_Problem requirements:_ Filter for the word "that" and keep each matching line.

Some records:
▼

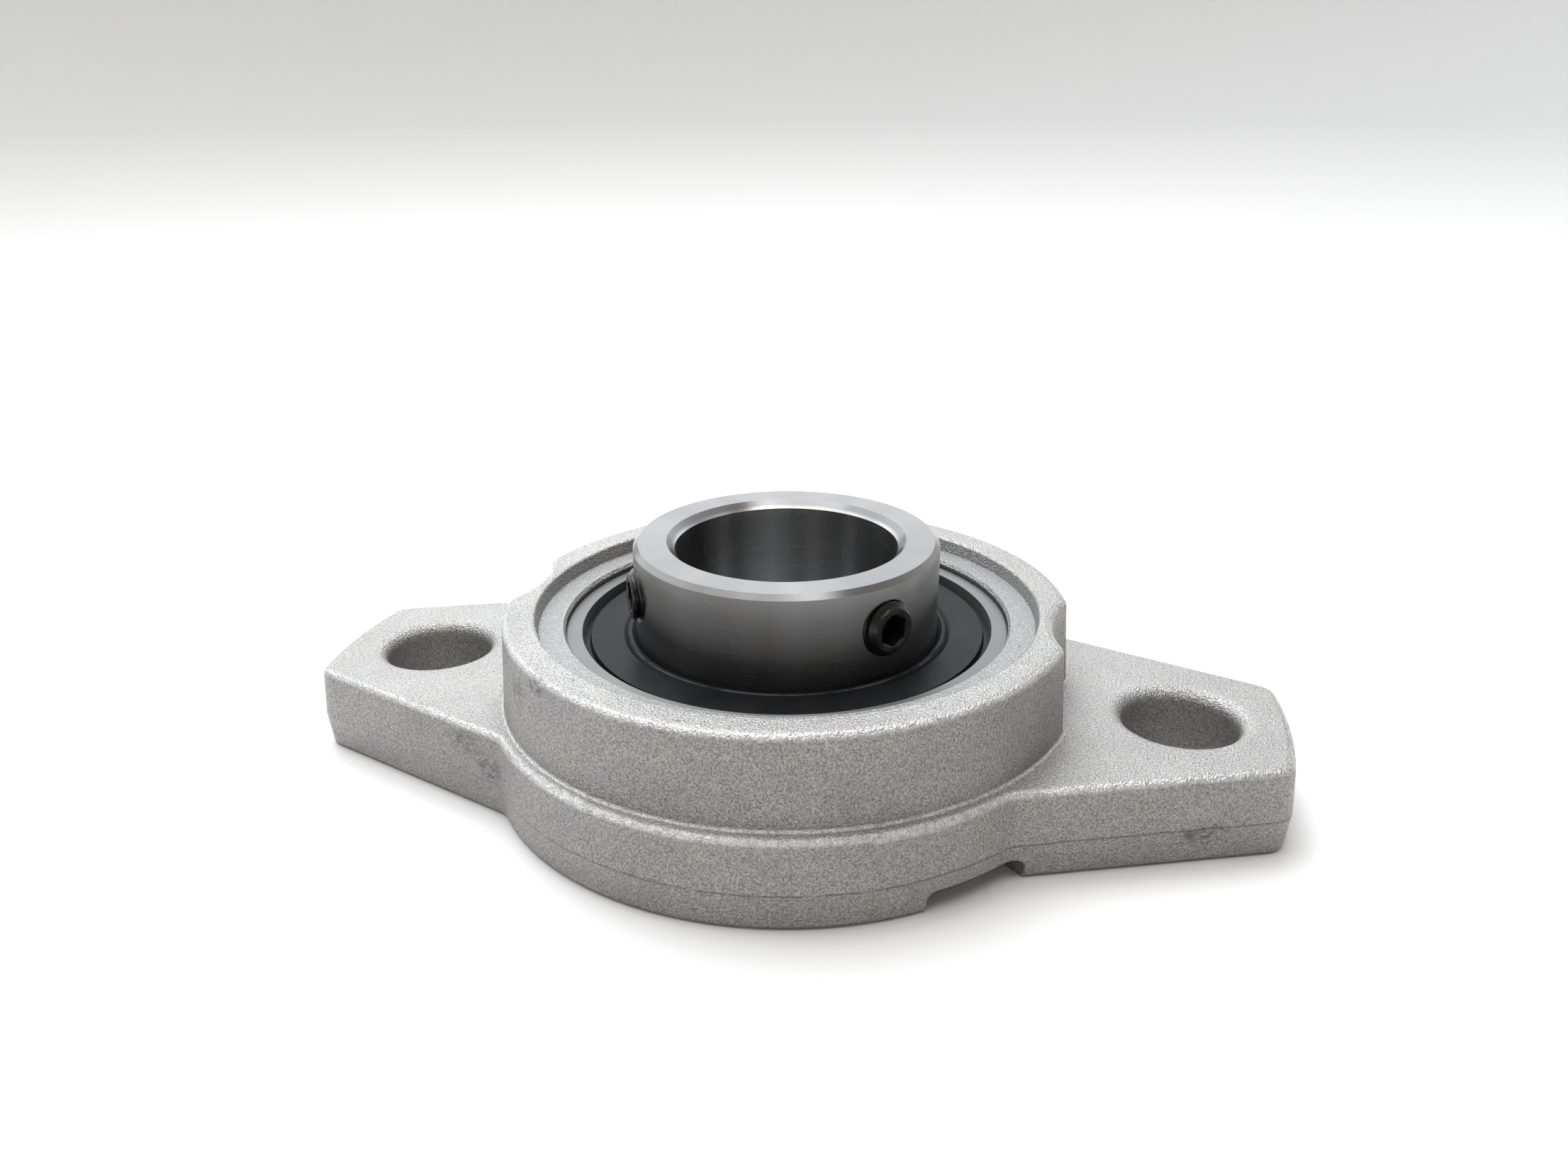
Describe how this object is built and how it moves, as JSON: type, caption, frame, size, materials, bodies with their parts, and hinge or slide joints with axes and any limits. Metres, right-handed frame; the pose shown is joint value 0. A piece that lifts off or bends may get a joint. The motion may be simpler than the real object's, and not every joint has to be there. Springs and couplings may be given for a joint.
{
  "type": "flange mount bearing",
  "caption": "Self-aligning ball bearing insert in a two-bolt cast flange, with radial set screws that lock a shaft in its bore.",
  "frame": {"origin": "centre of the mounting face, on the shaft axis", "axes": "+Z along the shaft axis, out of the front where the inner ring stands out; +X along the flange towards one bolt hole"},
  "size_m": [0.09, 0.055, 0.022],
  "materials": {
    "housing": "blasted die-cast zinc alloy, fine grain",
    "outer_ring": "ground bearing steel",
    "inner_ring": "satin ground bearing steel",
    "balls": "polished",
    "cage": "pressed sheet",
    "rivets": "satin",
    "seal_rubber": "semi-gloss",
    "seal_washer": "satin sheet",
    "set_screws": "black oxide"
  },
  "bodies": {
    "housing": {"housing": "housing"},
    "insert": {"outer_ring": "outer_ring", "front_seal": "seal_rubber", "front_seal_washer": "seal_washer", "rear_seal": "seal_rubber", "rear_seal_washer": "seal_washer"},
    "inner_ring": {"inner_ring": "inner_ring"},
    "cage": {"cage_front": "cage", "cage_back": "cage", "rivet_1": "rivets", "rivet_2": "rivets", "rivet_3": "rivets", "rivet_4": "rivets", "rivet_5": "rivets", "rivet_6": "rivets", "rivet_7": "rivets", "rivet_8": "rivets", "rivet_9": "rivets"},
    "set_screw_right": {"set_screw_right": "set_screws"},
    "set_screw_left": {"set_screw_left": "set_screws"},
    "ball_1": {"ball_1": "balls"},
    "ball_2": {"ball_2": "balls"},
    "ball_3": {"ball_3": "balls"},
    "ball_4": {"ball_4": "balls"},
    "ball_5": {"ball_5": "balls"},
    "ball_6": {"ball_6": "balls"},
    "ball_7": {"ball_7": "balls"},
    "ball_8": {"ball_8": "balls"},
    "ball_9": {"ball_9": "balls"}
  },
  "joints": [
    {"name": "self_alignment", "type": "hinge", "parent": "housing", "child": "insert", "pos_m": [0, 0, 0.008], "axis": [0, 1, 0], "range_deg": [-3, 3]},
    {"name": "shaft_spin", "type": "hinge", "parent": "insert", "child": "inner_ring", "pos_m": [0, 0, 0.008], "axis": [0, 0, 1], "continuous": true},
    {"name": "cage_spin", "type": "hinge", "parent": "insert", "child": "cage", "pos_m": [0, 0, 0.008], "axis": [0, 0, 1], "continuous": true},
    {"name": "ball_1_roll", "type": "hinge", "parent": "cage", "child": "ball_1", "pos_m": [0.0155, 0, 0.008], "axis": [0, 0, 1], "continuous": true},
    {"name": "ball_2_roll", "type": "hinge", "parent": "cage", "child": "ball_2", "pos_m": [0.01187, 0.00996, 0.008], "axis": [0, 0, 1], "continuous": true},
    {"name": "ball_3_roll", "type": "hinge", "parent": "cage", "child": "ball_3", "pos_m": [0.00269, 0.01526, 0.008], "axis": [0, 0, 1], "continuous": true},
    {"name": "ball_4_roll", "type": "hinge", "parent": "cage", "child": "ball_4", "pos_m": [-0.00775, 0.01342, 0.008], "axis": [0, 0, 1], "continuous": true},
    {"name": "ball_5_roll", "type": "hinge", "parent": "cage", "child": "ball_5", "pos_m": [-0.01457, 0.0053, 0.008], "axis": [0, 0, 1], "continuous": true},
    {"name": "ball_6_roll", "type": "hinge", "parent": "cage", "child": "ball_6", "pos_m": [-0.01457, -0.0053, 0.008], "axis": [0, 0, 1], "continuous": true},
    {"name": "ball_7_roll", "type": "hinge", "parent": "cage", "child": "ball_7", "pos_m": [-0.00775, -0.01342, 0.008], "axis": [0, 0, 1], "continuous": true},
    {"name": "ball_8_roll", "type": "hinge", "parent": "cage", "child": "ball_8", "pos_m": [0.00269, -0.01526, 0.008], "axis": [0, 0, 1], "continuous": true},
    {"name": "ball_9_roll", "type": "hinge", "parent": "cage", "child": "ball_9", "pos_m": [0.01187, -0.00996, 0.008], "axis": [0, 0, 1], "continuous": true},
    {"name": "set_screw_right_travel", "type": "slide", "parent": "inner_ring", "child": "set_screw_right", "axis": [0.7716, -0.6361, 0], "range_m": [-0.0005, 0.0015]},
    {"name": "set_screw_left_travel", "type": "slide", "parent": "inner_ring", "child": "set_screw_left", "axis": [-0.8829, -0.4695, 0], "range_m": [-0.0003, 0.0017]}
  ],
  "couplings": [
    {"joint": "cage_spin", "follows": "shaft_spin", "ratio": 0.39758},
    {"joint": "ball_1_roll", "follows": "shaft_spin", "ratio": -2.3385},
    {"joint": "ball_2_roll", "follows": "shaft_spin", "ratio": -2.3385},
    {"joint": "ball_3_roll", "follows": "shaft_spin", "ratio": -2.3385},
    {"joint": "ball_4_roll", "follows": "shaft_spin", "ratio": -2.3385},
    {"joint": "ball_5_roll", "follows": "shaft_spin", "ratio": -2.3385},
    {"joint": "ball_6_roll", "follows": "shaft_spin", "ratio": -2.3385},
    {"joint": "ball_7_roll", "follows": "shaft_spin", "ratio": -2.3385},
    {"joint": "ball_8_roll", "follows": "shaft_spin", "ratio": -2.3385},
    {"joint": "ball_9_roll", "follows": "shaft_spin", "ratio": -2.3385}
  ]
}
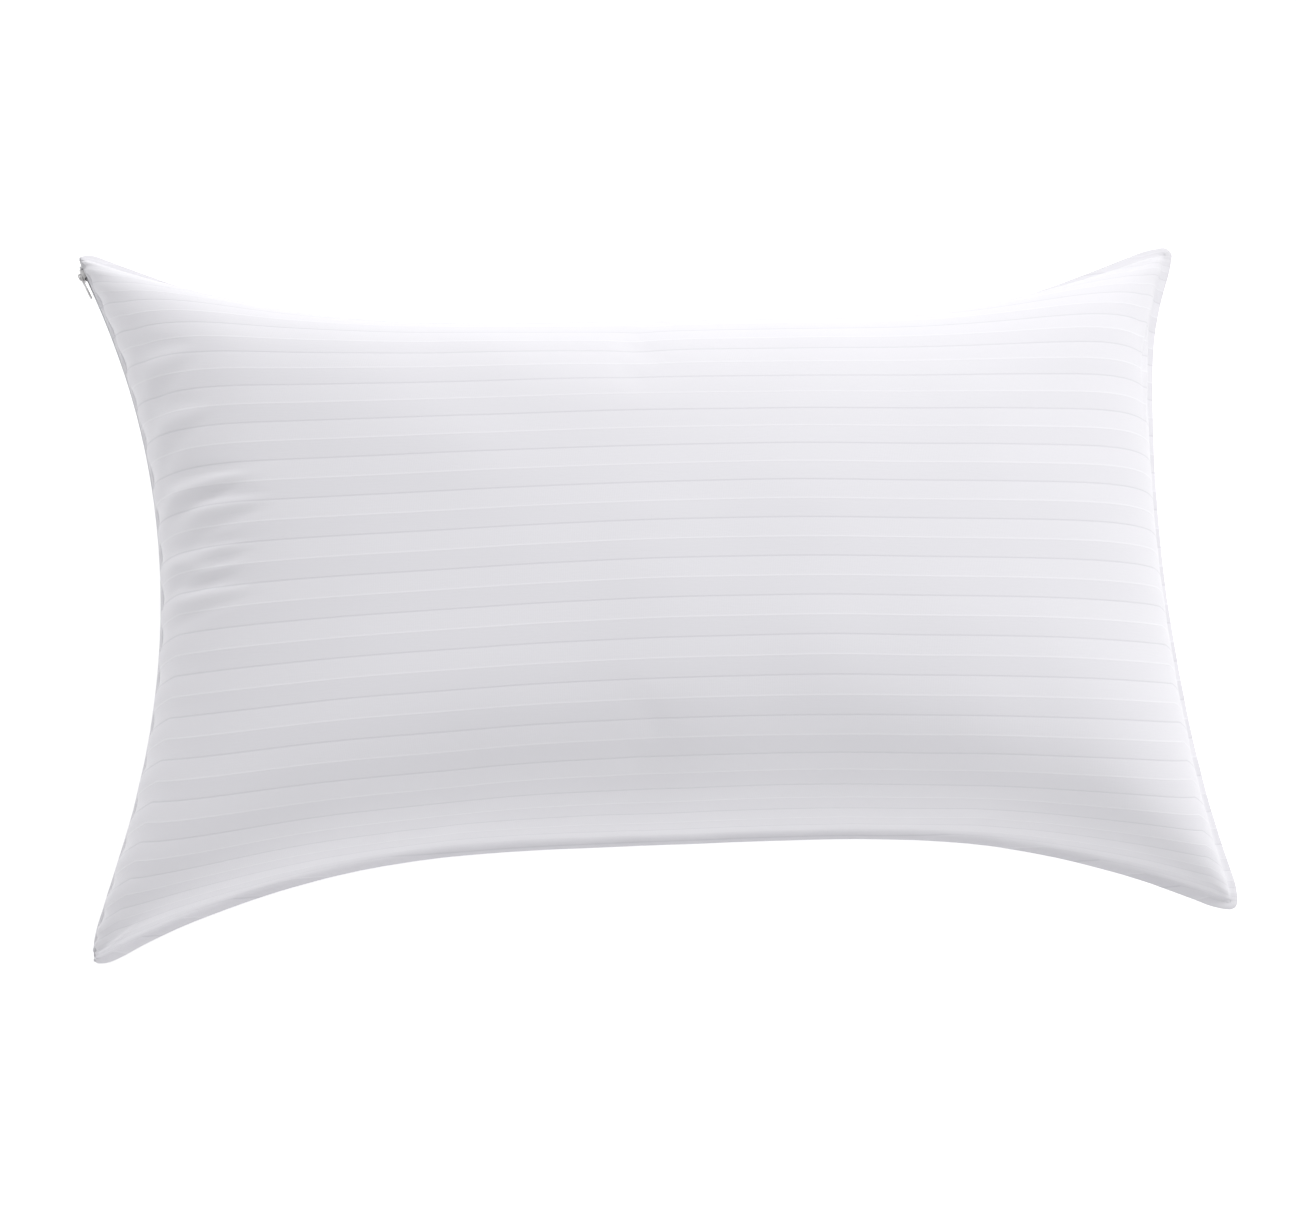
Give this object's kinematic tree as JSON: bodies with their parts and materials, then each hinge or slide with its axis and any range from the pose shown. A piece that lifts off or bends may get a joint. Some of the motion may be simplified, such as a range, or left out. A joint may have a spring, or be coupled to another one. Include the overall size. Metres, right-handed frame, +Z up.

▲

_Answer in full:_
Describe how this object is built and how it moves, as JSON: type, caption, frame, size, materials, bodies with their parts, and hinge or slide joints with axes and any limits. Metres, right-handed frame; the pose shown is joint value 0. A piece that lifts off or bends may get a joint. The motion may be simpler than the real object's, and not every joint has to be there. Springs and couplings may be given for a joint.
  "caption": "Self-aligning ball bearing insert in a two-bolt cast flange, with radial set screws that lock a shaft in its bore.",
Give this object's kinematic tree as JSON: bodies with their parts and materials, then each hinge or slide with its axis and any range from the pose shown. A piece that lifts off or bends may get a joint. Some of the motion may be simplified, such as a range, or left out. A joint may have a spring, or be coupled to another one. Include the overall size. Metres, right-handed frame, +Z up.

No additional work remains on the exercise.